Of course that was a good show. It was just junipers after all. Often they choose to chop, cut and dig out mature trees. And sometimes they just pave the whole thing and put out a few pots of annuals.

Wait until they discover the joys of plastic plants like the L.A. Times did a few weeks ago in their gardening section.

The Romance of Garden Follies

All these years I thought garden 'follies' were those odd projects left behind by previous owners: outdoor bar-b-ques of haphazard brick work, cracked and dry fish ponds, aviaries with torn screens, odd out-of-the-way patios stranded somewhere in the yard. The kind of thing that makes you wonder what were they thinking!

I have been corrected. Garden Follies were popular on the grand estates in Europe back in the 18th and 19th centuries. More romantic caves, meandering streams, sunny copses and romantic 'ruins' than the crackpot do-it-yourself schemes found throughout American suburbia, the English, French and Italian follies were build on vast estates and featured everything from Roman ruins to New World swamps and even peasant villages, all decidedly decrepid or romantically so, depending on your point of view.

However I have decided I was right in the first place and if not right then, I am right now. We should consider those old brick bar-b-ques, delapidated gazeboes and crack slabs of concrete, brick and stone as American follies and truly romantic in the sense of lost worlds, the fleeting nature of time and individuals long gone (more or less).
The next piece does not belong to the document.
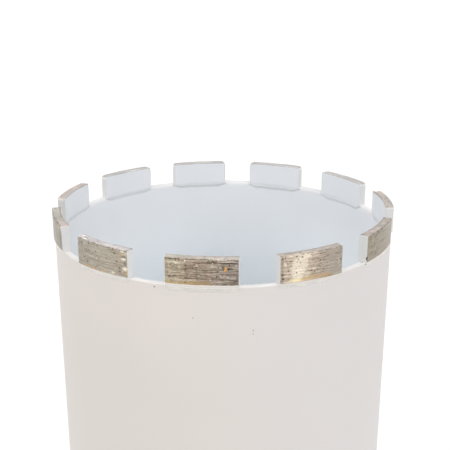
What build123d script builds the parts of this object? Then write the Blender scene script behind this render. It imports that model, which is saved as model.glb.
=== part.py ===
from build123d import *
import os

# Diamond core bit for wet drilling, stood on its spindle hub with the crown up.
# Millimetres. The origin is the centre of the hub's end face and +Z runs along the bit's axis
# towards the crown. The middle of segment_01 faces -Y.

# Crown: pressed segments with two parallel ends, their faces curved about the bit's axis
segment_count = 11
crown_radius = 66.0
segment_length = 24.0
segment_thickness = 3.2
segment_height = 9.8
segment_edge_break = 0.3

# Braze between the rim and a segment, with a fillet in the corner under each overhang
braze_thickness = 0.2
braze_fillet_outside = 0.8
braze_fillet_inside = 0.5
braze_end_setback = 0.15

# Core barrel, a thin steel tube that the segments overhang on both sides
outside_step = 0.6
barrel_wall = 2.3
barrel_length = 354.0

# Back plate, turned with a register that plugs into the barrel
plate_thickness = 6.0
register_depth = 4.0
register_clearance = 0.1

# Weld between the barrel and the back plate, laid in a vee turned into both edges
weld_vee_depth = 1.6
weld_crown = 0.3

# Spindle hub: 1 1/4 inch, 7 threads to the inch, female, modelled at its minor diameter
hub_radius = 22.5
hub_length = 30.0
hub_edge_chamfer = 1.5
hub_spigot_radius = 18.0
hub_spigot_clearance = 0.1
thread_minor_radius = 14.1
thread_mouth_radius = 16.3
water_way_radius = 10.0

# Wrench flats milled across the hub's mouth end
flat_distance = 41.0
flat_length = 16.0

# Fillet weld round the root of the hub
hub_weld_leg = 5.0

# Worked out from the sizes above
barrel_outer_radius = crown_radius - outside_step
barrel_inner_radius = barrel_outer_radius - barrel_wall
segment_inner_radius = crown_radius - segment_thickness
plate_bottom_z = hub_length
barrel_bottom_z = plate_bottom_z + plate_thickness
rim_z = barrel_bottom_z + barrel_length
segment_bottom_z = rim_z + braze_thickness
crown_z = segment_bottom_z + segment_height
segment_pitch = 360.0 / segment_count


def revolved(*outline):
    """Solid of revolution about +Z of a closed outline given as (radius, z) corners."""
    corners = [Vector(radius, 0, z) for radius, z in outline]
    return revolve(make_face(Polyline(*corners, close=True)), Axis.Z)


def between_parallel_ends(ring, length):
    """The stretch of a ring about +Z that faces -Y, cut by two planes square to X."""
    box = ring.bounding_box()
    reach = crown_radius + segment_thickness
    slab = Pos(0, 0, box.min.Z) * Box(
        length, reach, box.size.Z, align=(Align.CENTER, Align.MAX, Align.MIN)
    )
    return (ring & slab).solid()


def make_barrel():
    """Tube with a sharp rim, and half of the weld's vee turned into its lower outer edge."""
    vee_bottom_radius = barrel_outer_radius - weld_vee_depth
    return revolved(
        (barrel_inner_radius, barrel_bottom_z),
        (vee_bottom_radius, barrel_bottom_z),
        (barrel_outer_radius, barrel_bottom_z + weld_vee_depth),
        (barrel_outer_radius, rim_z),
        (barrel_inner_radius, rim_z),
    )


def make_back_plate():
    """Disc as wide as the barrel, with its register, its half of the vee and the hub's hole."""
    vee_bottom_radius = barrel_outer_radius - weld_vee_depth
    register_radius = barrel_inner_radius - register_clearance
    register_z = barrel_bottom_z + register_depth
    hole_radius = hub_spigot_radius + hub_spigot_clearance
    return revolved(
        (hole_radius, plate_bottom_z),
        (barrel_outer_radius, plate_bottom_z),
        (barrel_outer_radius, barrel_bottom_z - weld_vee_depth),
        (vee_bottom_radius, barrel_bottom_z),
        (register_radius, barrel_bottom_z),
        (register_radius, register_z),
        (hole_radius, register_z),
    )


def make_barrel_weld():
    """Ring of weld that fills the vee and stands proud of it with a low crown."""
    return revolved(
        (barrel_outer_radius - weld_vee_depth, barrel_bottom_z),
        (barrel_outer_radius, barrel_bottom_z - weld_vee_depth),
        (barrel_outer_radius + weld_crown, barrel_bottom_z),
        (barrel_outer_radius, barrel_bottom_z + weld_vee_depth),
    )


def make_hub():
    """Turned hub: threaded bore from the mouth, water way through the spigot, two flats."""
    spigot_top_z = barrel_bottom_z + register_depth
    hub = revolved(
        (thread_mouth_radius, 0),
        (hub_radius - hub_edge_chamfer, 0),
        (hub_radius, hub_edge_chamfer),
        (hub_radius, hub_length),
        (hub_spigot_radius, hub_length),
        (hub_spigot_radius, spigot_top_z),
        (water_way_radius, spigot_top_z),
        (water_way_radius, hub_length),
        (thread_minor_radius, hub_length),
        (thread_minor_radius, thread_mouth_radius - thread_minor_radius),
    )
    for side in (-1, 1):
        waste = Pos(side * flat_distance / 2, 0, 0) * Box(
            hub_radius,
            2 * hub_radius,
            flat_length,
            align=(Align.MIN if side > 0 else Align.MAX, Align.CENTER, Align.MIN),
        )
        hub -= waste
    return hub.solid()


def make_hub_weld():
    """Fillet weld in the corner between the hub's side and the plate's outer face."""
    return revolved(
        (hub_radius, plate_bottom_z - hub_weld_leg),
        (hub_radius + hub_weld_leg, plate_bottom_z),
        (hub_radius, plate_bottom_z),
    )


def make_segment():
    """One segment facing -Y, with its edges broken everywhere but where it is brazed down."""
    ring = revolved(
        (segment_inner_radius, segment_bottom_z),
        (crown_radius, segment_bottom_z),
        (crown_radius, crown_z),
        (segment_inner_radius, crown_z),
    )
    blank = between_parallel_ends(ring, segment_length)
    foot_edges = blank.faces().sort_by(Axis.Z)[0].edges()
    broken = [edge for edge in blank.edges() if not any(edge.is_same(kept) for kept in foot_edges)]
    return chamfer(broken, segment_edge_break).solid()


def make_braze_seam():
    """Braze under one segment: a thin layer on the rim and a fillet down each side of the tube."""
    ring = revolved(
        (segment_inner_radius, segment_bottom_z),
        (segment_inner_radius, rim_z),
        (barrel_inner_radius, rim_z - braze_fillet_inside),
        (barrel_inner_radius, rim_z),
        (barrel_outer_radius, rim_z),
        (barrel_outer_radius, rim_z - braze_fillet_outside),
        (crown_radius, rim_z),
        (crown_radius, segment_bottom_z),
    )
    return between_parallel_ends(ring, segment_length - 2 * braze_end_setback)


def place_round_crown(piece, index):
    """A copy of a piece that faces -Y, turned to its place in the ring of segments."""
    return Rot(0, 0, index * segment_pitch) * piece


def make_nodes():
    """Every physical piece of the bit by the name of its node."""
    nodes = {
        "barrel_tube": make_barrel(),
        "back_plate": make_back_plate(),
        "barrel_weld": make_barrel_weld(),
        "threaded_hub": make_hub(),
        "hub_weld": make_hub_weld(),
    }
    segment = make_segment()
    braze_seam = make_braze_seam()
    for index in range(segment_count):
        nodes[f"segment_{index + 1:02d}"] = place_round_crown(segment, index)
        nodes[f"braze_seam_{index + 1:02d}"] = place_round_crown(braze_seam, index)
    return nodes


os.makedirs("parts", exist_ok=True)
for name, solid in make_nodes().items():
    solid.label = name
    export_step(solid, f"parts/{name}.step")
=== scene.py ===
"""Diamond core bit, dressed: the looks of the crown, the barrel and the spindle hub.

Every size is in millimetres and every mesh is turned to metres when it is made. The frame is the
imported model's: the origin is the centre of the hub's end face, +Z runs up to the crown, and the
middle of segment_01 faces -Y.
"""

import logging
import math
from collections.abc import Sequence
from dataclasses import dataclass, field
from enum import Enum

import bmesh
import bpy
import numpy as np
from mathutils import Matrix, Quaternion, Vector


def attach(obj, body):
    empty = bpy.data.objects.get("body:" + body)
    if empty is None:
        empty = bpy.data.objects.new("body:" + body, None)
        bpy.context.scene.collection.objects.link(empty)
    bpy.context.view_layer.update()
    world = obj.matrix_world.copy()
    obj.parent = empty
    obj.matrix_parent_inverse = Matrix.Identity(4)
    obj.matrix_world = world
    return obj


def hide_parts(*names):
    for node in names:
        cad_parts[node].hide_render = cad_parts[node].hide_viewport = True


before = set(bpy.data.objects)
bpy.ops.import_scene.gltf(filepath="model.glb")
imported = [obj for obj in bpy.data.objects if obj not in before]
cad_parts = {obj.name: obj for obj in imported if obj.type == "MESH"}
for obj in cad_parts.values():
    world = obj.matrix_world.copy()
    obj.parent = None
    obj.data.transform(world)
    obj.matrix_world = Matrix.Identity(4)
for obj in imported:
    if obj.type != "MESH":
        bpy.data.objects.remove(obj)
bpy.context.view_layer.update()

LOG = logging.getLogger("core_bit")
MM = 0.001
MERGE_GAP = 2e-6
LAYER_KIND = {1: ("FLOAT", "value"), 3: ("FLOAT_VECTOR", "vector"), 4: ("FLOAT_COLOR", "color")}
BLACK, WHITE = (0.0, 0.0, 0.0), (1.0, 1.0, 1.0)

Colour = tuple[float, float, float]
Array = np.ndarray
Socket = bpy.types.NodeSocket
Material = bpy.types.Material
Specks = Sequence[tuple[Array, float]]
Inputs = dict[str | int, object]


def srgb(red: float, green: float, blue: float) -> Colour:
    """Turns a colour on the 0 to 255 screen scale into the linear values that nodes take.

    Args:
        red: screen value of red.
        green: screen value of green.
        blue: screen value of blue.

    Returns:
        The three linear values.
    """
    screen = np.array([red, green, blue]) / 255.0
    linear = np.where(screen <= 0.04045, screen / 12.92, ((screen + 0.055) / 1.055) ** 2.4)
    return tuple(float(value) for value in linear)


def smooth(low: float, high: float, value: Array) -> Array:
    """Smooth step: 0 below low, 1 above high, and three x squared less two x cubed between.

    Args:
        low: value at which the step starts.
        high: value at which the step ends.
        value: the values to pass through the step.

    Returns:
        The stepped values, from 0 to 1.
    """
    x = np.clip((value - low) / (high - low), 0.0, 1.0)
    return x * x * (3.0 - 2.0 * x)


def blend(first: Sequence[float], second: Sequence[float], share: Array) -> Array:
    """Mixes two rows of values at each point: the first at share 0 and the second at share 1."""
    return np.array(first) * (1.0 - share[..., None]) + np.array(second) * share[..., None]


def with_share(colour: Array, share: Array) -> Array:
    """Four values a point: a colour, which may be one for all points, and its share."""
    return np.concatenate([colour + np.zeros(share.shape + (3,)), share[..., None]], axis=-1)


def towards(plan: float, up: float) -> Vector:
    """The direction at a plan angle from +X and an elevation, both in degrees."""
    a, e = math.radians(plan), math.radians(up)
    return Vector((math.cos(a) * math.cos(e), math.sin(a) * math.cos(e), math.sin(e)))


def round_angles(columns: int) -> Array:
    """The angles of the columns of a turned mesh."""
    return np.linspace(0.0, 2.0 * np.pi, columns, endpoint=False)


def linked(name: str, data: bpy.types.ID) -> bpy.types.Object:
    """Makes an object of a mesh, a lamp or a camera and puts it in the scene."""
    item = bpy.data.objects.new(name, data)
    bpy.context.scene.collection.objects.link(item)
    return item


class Slot(Enum):
    """The material slots that the pieces hold."""

    BARREL = "barrel_paint"
    PLATE = "plate_paint"
    WELD = "weld_paint"
    HUB = "hub_steel"
    SEGMENT = "diamond_segment"
    BRAZE = "silver_braze"


@dataclass(frozen=True)
class Ripple:
    """Repeatable soft noise: a sum of cosines with seeded directions and phases."""

    seed: int
    wavelength: tuple[float, ...]
    waves: int = 40

    def __call__(self, *axes: Array) -> Array:
        """Sums cos(k . p + phase) over the waves and scales the sum to a spread of 1.

        Args:
            axes: one array of coordinates for each wavelength, all of one shape.

        Returns:
            The noise at each point, with mean 0 and standard deviation about 1.
        """
        draw = np.random.default_rng(self.seed)
        count = len(self.wavelength)
        turn = 2.0 * np.pi / np.array(self.wavelength)
        wave = draw.normal(0.0, 0.7, (self.waves, count)) * turn
        phase = draw.uniform(0.0, 2.0 * np.pi, self.waves)
        points = np.stack([np.asarray(axis, float) for axis in axes], axis=-1)
        total = np.cos(points @ wave.T + phase).sum(axis=-1)
        return total * math.sqrt(2.0 / self.waves)

    def on_circle(self, radius: float, angle: Array) -> Array:
        """The noise at the points of a circle about the axis."""
        return self(radius * np.cos(angle), radius * np.sin(angle))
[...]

Which leads naturally to the question of what to do with them. Destroy, demolish, and remove are logical suggestions but expensive and troublesome as well. I think we can take a cue from the Europeans and decorate them. An old bar-b-que festooned with pots and plants, trailing petunias or impatiens (depending on the light) or a leaking fish pond filled with bog plants can be beautiful if done right and, done right or wrong, it's cheap and, if not cheerful, with the right approach, can at least be romantic and wistful.
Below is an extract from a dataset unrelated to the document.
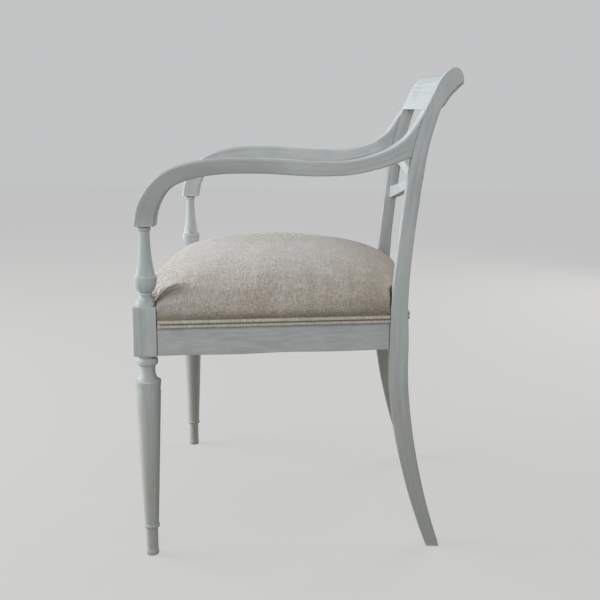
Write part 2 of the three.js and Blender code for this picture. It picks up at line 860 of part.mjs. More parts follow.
// One ring of the seat: inwards is how far inside the cover's face, size 1 is the edge and 0 the
// crown. Where the sides don't bulge, at the hem, the ring is a true rectangle.
function seatRing(size, inwards, bulge) {
  const squarer = (edgeSquareness - crownSquareness) * size ** squarenessPower;
  const squareness = (crownSquareness + squarer) / bulge;
  const cover = gap + clothThickness - inwards;
  const bulges = [seatFrontBulge, seatSideBulge, seatBackBulge];
  const [front, side, back] = bulges.map((b) => cover + bulge * (b - cover - inwards));
  return Array.from({ length: seatPoints }, (_, i) => {
    const [u, v] = squareEdge(i);
    const [x, y] = seatPlace(u, v, front, side, back, squareness);
    return [x * size, seatCrownSetback + (y - seatCrownSetback) * size];
  });
}

// Height of the crown over the edge, fuller towards the back than towards the front
function crownShare(size, y) {
  const power = y < seatCrownSetback ? crownFrontPower : crownBackPower;
  return (1 - size ** power) ** crownFullness;
}

// The stuffed seat's form, with its skirt down to a given height where that is asked
function seatForm(inwards, skirt) {
  const rings = [];
  for (const [z, bulge] of skirt) {
    rings.push(seatRing(1, inwards, bulge).map(([x, y]) => [x, y, z]));
  }
  const crown = railTop + seatCrownRise - inwards - seatEdge;
  for (let k = 0; k < seatRings; k += 1) {
    const size = Math.cos((Math.PI / 2) * (k / seatRings) ** ringBunching);
    const ring = seatRing(size, inwards, 1);
    rings.push(ring.map(([x, y]) => [x, y, seatEdge + crown * crownShare(size, y)]));
  }
  const tip = seatRing(crownTipShare, inwards, 1);
  rings.push(tip.map(([x, y]) => [x, y, seatEdge + crown]));
  return loft(rings);
}

function seatSkirt(low) {
  return [[low, 0], [railTop, 0], [paddingLow, paddingBulgeShare]];
}

function seatPadding() {
  const form = seatForm(clothThickness + gap, [[paddingLow, paddingBulgeShare]]);
  return clearOfLegs(form, clothThickness + 2 * gap);
}

function seatCover() {
  const outside = clearOfLegs(seatForm(0, seatSkirt(hemLow)), gap);
  const hollowForm = seatForm(clothThickness, seatSkirt(hemLow - overrun));
  const wide = frontLegSpacing;
  const belowPadding = box(-wide, -legDistance, hemLow - overrun, wide, 2 * legDistance, paddingLow);
  return outside
    .subtract(clearOfLegs(hollowForm, clothThickness + gap))
    .subtract(hollowForm.intersect(belowPadding));
}

// Double piping: two cords in one strip of linen, with closed round ends
function piping(from, to, outwardX, outwardY) {
  const [start, end] = [new THREE.Vector2(...from), new THREE.Vector2(...to)];
  const length = end.distanceTo(start);
  const high = railTop - pipingTopDrop;
  const stand = gap + clothThickness + gap;
  const half = pipingDepth / 2;
  const farEnd = pipingEndShares.map(([p, s]) => [length / half - p, s]).reverse();
  const stations = [...pipingEndShares, ...farEnd];
  return loft(stations.map(([p, size]) => {
    const middle = start.clone().lerp(end, (p * half) / length);
    return Array.from({ length: pipingSides }, (_, i) => {
      const angle = (2 * Math.PI * i) / pipingSides;
      const waist = 1 - pipingWaistShare * Math.cos(angle) ** pipingWaistPower;
      const out = stand + half + half * size * waist * Math.cos(angle);
      const rise = (pipingHeight / 2) * size * Math.sin(angle);
      return [middle.x + outwardX * out, middle.y + outwardY * out, high - pipingHeight / 2 + rise];
    });
  }));
}

function frontPiping() {
  const end = frontLegX - blockHalf - gap;
  return piping([-end, frontRailFace], [end, frontRailFace], 0, -1);
}

function backPiping() {
  const end = rearLegInner - gap;
  return piping([-end, backRailFace], [end, backRailFace], 0, 1);
}

function sidePiping() {
  const [front, rear] = [blockHalf + gap + pipingEndGap, legDistance - gap - pipingEndGap];
  const slant = Math.hypot(1, sideRailSlope);
  return piping([sideFaceX(front), front], [sideFaceX(rear), rear], 1 / slant, -sideRailSlope / slant);
}

// Finishes

const paint = () => new THREE.MeshStandardMaterial({ color: 0xb4b8ae, roughness: 0.75, metalness: 0 });
const bareWood = () => new THREE.MeshStandardMaterial({ color: 0xa98458, roughness: 0.85, metalness: 0 });
const linen = () => new THREE.MeshStandardMaterial({ color: 0xb3a392, roughness: 0.95, metalness: 0 });
const cord = () => new THREE.MeshStandardMaterial({ color: 0xc9bfae, roughness: 0.9, metalness: 0 });
const jute = () => new THREE.MeshStandardMaterial({ color: 0x9b7d50, roughness: 0.95, metalness: 0 });
const sacking = () => new THREE.MeshStandardMaterial({ color: 0xa98d62, roughness: 0.95, metalness: 0 });
const hair = () => new THREE.MeshStandardMaterial({ color: 0x4a3a2c, roughness: 1, metalness: 0 });
const steel = () => new THREE.MeshStandardMaterial({ color: 0x8b8985, roughness: 0.45, metalness: 0.9 });

// Assembly

const chair = new THREE.Group();
const woodwork = new THREE.Group();
const upholstery = new THREE.Group();
chair.add(woodwork, upholstery);

function place(group, name, geometry, material) {
  const mesh = new THREE.Mesh(geometry, material);
  mesh.name = name;
  group.add(mesh);
}

function placePair(group, name, solid, finish) {
  const geometry = toGeometry(solid);
  place(group, `${name}_left`, geometry, finish());
  place(group, `${name}_right`, mirrored(geometry), finish());
}

placePair(woodwork, 'front_leg', frontLeg(), paint);
placePair(woodwork, 'rear_leg', rearLeg(), paint);
placePair(woodwork, 'arm', arm(), paint);
placePair(woodwork, 'side_rail', sideRail(), paint);
place(woodwork, 'front_rail', toGeometry(frontRail()), paint());
place(woodwork, 'back_rail', toGeometry(backRail()), paint());
place(woodwork, 'crest_rail', toGeometry(crestRail()), paint());
place(woodwork, 'cross_bar_rising', toGeometry(risingCrossBar()), paint());
place(woodwork, 'cross_bar_falling', toGeometry(fallingCrossBar()), paint());
placePair(woodwork, 'corner_block_front', cornerBlock(frontCorner), bareWood);
placePair(woodwork, 'corner_block_rear', cornerBlock(rearCorner), bareWood);
placePair(woodwork, 'corner_screw_front', cornerScrew(frontCorner, 0), steel);
placePair(woodwork, 'corner_screw_rear', cornerScrew(rearCorner, 0), steel);

webbingPlaces.forEach((x, i) => {
  place(upholstery, `webbing_lengthwise_${i + 1}`, toGeometry(lengthwiseStrap(x, i)), jute());
});
crossWebbingPlaces.forEach((y, i) => {
  place(upholstery, `webbing_crosswise_${i + 1}`, toGeometry(crosswiseStrap(y, i)), jute());
});
place(upholstery, 'hessian', toGeometry(hessian()), sacking());
place(upholstery, 'seat_padding', toGeometry(seatPadding()), hair());
place(upholstery, 'seat_cover', toGeometry(seatCover()), linen());
place(upholstery, 'piping_front', toGeometry(frontPiping()), cord());
place(upholstery, 'piping_back', toGeometry(backPiping()), cord());
placePair(upholstery, 'piping_side', sidePiping(), cord);

// The origin is on the floor, under the middle of the chair's box
const extent = new THREE.Box3().setFromObject(chair);
chair.position.y = -(extent.min.y + extent.max.y) / 2;

export default chair;
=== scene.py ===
import math

import bpy
import numpy as np
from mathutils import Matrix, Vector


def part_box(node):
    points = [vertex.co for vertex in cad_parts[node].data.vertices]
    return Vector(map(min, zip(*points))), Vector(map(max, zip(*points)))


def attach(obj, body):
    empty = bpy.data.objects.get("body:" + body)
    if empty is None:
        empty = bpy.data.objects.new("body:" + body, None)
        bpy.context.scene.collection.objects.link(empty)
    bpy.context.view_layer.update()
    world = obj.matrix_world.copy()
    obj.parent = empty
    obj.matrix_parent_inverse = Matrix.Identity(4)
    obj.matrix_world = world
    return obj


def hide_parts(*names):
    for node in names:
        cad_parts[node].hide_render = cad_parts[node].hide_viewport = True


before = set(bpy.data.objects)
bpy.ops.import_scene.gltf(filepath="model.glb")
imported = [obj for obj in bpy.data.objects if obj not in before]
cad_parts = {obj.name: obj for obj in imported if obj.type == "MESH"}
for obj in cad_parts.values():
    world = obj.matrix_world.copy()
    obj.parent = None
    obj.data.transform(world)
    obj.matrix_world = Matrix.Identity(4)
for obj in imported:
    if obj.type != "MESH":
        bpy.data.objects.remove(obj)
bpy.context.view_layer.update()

# Front legs. Each is turned from one square of timber: foot, ankle ring, taper, shoulder and
# collar below the seat's square block, and a baluster above it that carries the arm. They are
# drawn as half profiles, spun as on a lathe, and painted in a thin chalky grey.
rail_low, rail_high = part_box("side_rail_left")
arm_low, arm_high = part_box("arm_left")
leg_low, leg_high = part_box("front_leg_left")
leg_x = (leg_low.x + leg_high.x) / 2
leg_y = (leg_low.y + leg_high.y) / 2
block_size = 0.037
block_rise = 0.009
block_arris = 0.0012
block_top = rail_high.z + block_rise
toe_radius = 0.0104
toe_height = 0.009
foot_radius = 0.0096
foot_arris = 0.0014
ankle_height = 0.048
ankle_width = 0.008
ankle_radius = 0.013
taper_radius = 0.0115
shoulder_radius = 0.0207
shoulder_height = rail_low.z - 0.044
groove_height = rail_low.z - 0.055
groove_depth = 0.0009
cove_radius = 0.0117
cove_height = rail_low.z - 0.0244
collar_radius = 0.0169
collar_waist = 0.0128
collar_top = rail_low.z - 0.004
collar_width = 0.014
baluster_height = arm_low.z - block_top
base_radius = 0.0174
neck_radius = 0.0095
bead_radius = 0.0106
ring_radius = 0.0182
ring_step = 0.0026
waist_radius = 0.0084
top_radius = 0.0104
lathe_steps = 56


class Value:
    """A socket in a material that takes sums and products as Python writes them"""

    def __init__(self, finish, socket):
        self.finish = finish
        self.socket = socket

    def __add__(self, other):
        return self.finish.maths("ADD", self, other)

    __radd__ = __add__

    def __sub__(self, other):
        return self.finish.maths("SUBTRACT", self, other)

    def __rsub__(self, other):
        return self.finish.maths("SUBTRACT", other, self)

    def __mul__(self, other):
        return self.finish.maths("MULTIPLY", self, other)

    __rmul__ = __mul__

    def between(self, low, high):
        """0 below low, 1 above high and a smooth rise between them"""
        settings = {"interpolation_type": "SMOOTHSTEP", "clamp": True}
        sockets = {"Value": self, "From Min": low, "From Max": high}
        return self.finish.node("ShaderNodeMapRange", settings, sockets)


class Finish:
    """A material, or the world, that is put together node by node"""

    def __init__(self, name, kind="materials", shader="Principled BSDF", **constants):
        self.owner = getattr(bpy.data, kind).new(name)
        self.owner.use_nodes = True
        self.tree = self.owner.node_tree
        self.shader = self.tree.nodes[shader]
        for socket, value in constants.items():
            self.shader.inputs[socket.replace("_", " ")].default_value = value

    def feed(self, socket, value):
        if isinstance(value, Value):
            self.tree.links.new(value.socket, socket)
        elif isinstance(value, tuple) and socket.type == "RGBA":
            socket.default_value = (*value, 1)
        else:
            socket.default_value = value

    def node(self, kind, settings, sockets, output=0):
        made = self.tree.nodes.new(kind)
        for name, setting in settings.items():
            setattr(made, name, setting)
        for socket, value in sockets.items():
            self.feed(made.inputs[socket], value)
        return Value(self, made.outputs[output])

    def maths(self, operation, first, second=0.0):
        return self.node("ShaderNodeMath", {"operation": operation}, {0: first, 1: second})

    def blend(self, share, first, second):
        """A colour between two others"""
        return self.node("ShaderNodeMix", {"data_type": "RGBA"}, {0: share, 6: first, 7: second}, 2)

    def noise(self, place, fineness, detail, roughness):
        """Clouds, with one fineness for all directions or one for each"""
        stretch = fineness if isinstance(fineness, tuple) else (fineness,) * 3
        stretched = self.node("ShaderNodeVectorMath", {"operation": "MULTIPLY"}, {0: place, 1: stretch})
        sockets = {"Vector": stretched, "Scale": 1.0, "Detail": detail, "Roughness": roughness}
        return self.node("ShaderNodeTexNoise", {"noise_dimensions": "3D"}, sockets)

    def attribute(self, name, output):
        return self.node("ShaderNodeAttribute", {"attribute_name": name}, {}, output)

    def place(self):
        return self.node("ShaderNodeTexCoord", {}, {}, "Object")

    def axes(self, vector):
        """The three numbers of a vector"""
        numbers = self.node("ShaderNodeSeparateXYZ", {}, {0: vector}).socket.node.outputs
        return [Value(self, number) for number in numbers]

    def hidden(self, distance):
        """How far a place is closed in by what lies within the distance"""
        return 1.0 - self.node("ShaderNodeAmbientOcclusion", {"samples": 8}, {"Distance": distance}, "AO")

    def surface(self, colour, roughness, height, relief):
        """Feeds the shader, with a height that stands relief metres high, and gives the material"""
        bump = self.node("ShaderNodeBump", {}, {"Strength": 1.0, "Distance": relief, "Height": height})
        for socket, value in (("Base Color", colour), ("Roughness", roughness), ("Normal", bump)):
            self.feed(self.shader.inputs[socket], value)
        return self.owner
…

I tried it with an old spa built into my patio. My plans were to turn it into a pond with a fountain and perhaps some koi. After a few hundred dollars in pond sealers, goop and waterproofing, I gave up, torn it out and turned it in a lovely mid-century planter. But it could have been fabulous - and romantic if it had worked.

Zoning Out

Zone 21 according to Sunset, Zone 9b according to the USDA or maybe Zone 8-10 depending on who you ask. That's where I garden, somewhere in there. So plants won't freeze unless, of course, they do. And my plants should get enough winter chill to set fruits or buds, unless of course they don't,which they don't.



Sigh. I know I should give up searching the 'experts' for advice on which plants I can grow. They obviously haven't a clue. Which would be okay except there is so much advice from them. And so authoritative! Do this; don't do that! That won't grow there; this will! Do it now, do it then; it's too late to do it, it's too early to do it. Stop! You're wrong! I can almost see them shaking their heads, throwing up their hands in despair, and turning their backs on me and walking away.



Good riddance. Leave me alone. I do much better without all you experts and my garden does much better too. My pothos is fine even though it doesn't grow here. So is my peace lily even though it should be dead according to you experts. Oh, and the lilacs you all say will grow here? My neighbors say no. They won't bloom much if at all. So I'm not going to get my hopes up and try. And the laelia anceps you all say will do fine? Well I watched that die a miserable death. My neighbors were right again. In fact the neighbors seem to have it right. No only do they tell me what's possible, they also tell me what isn't, or isn't likely. I learned what to plant from walking around the neighborhood and extrapolating from there.

So far, so good. But really I would like to try another laelia, and according to the experts, it should flourish here. Really truly.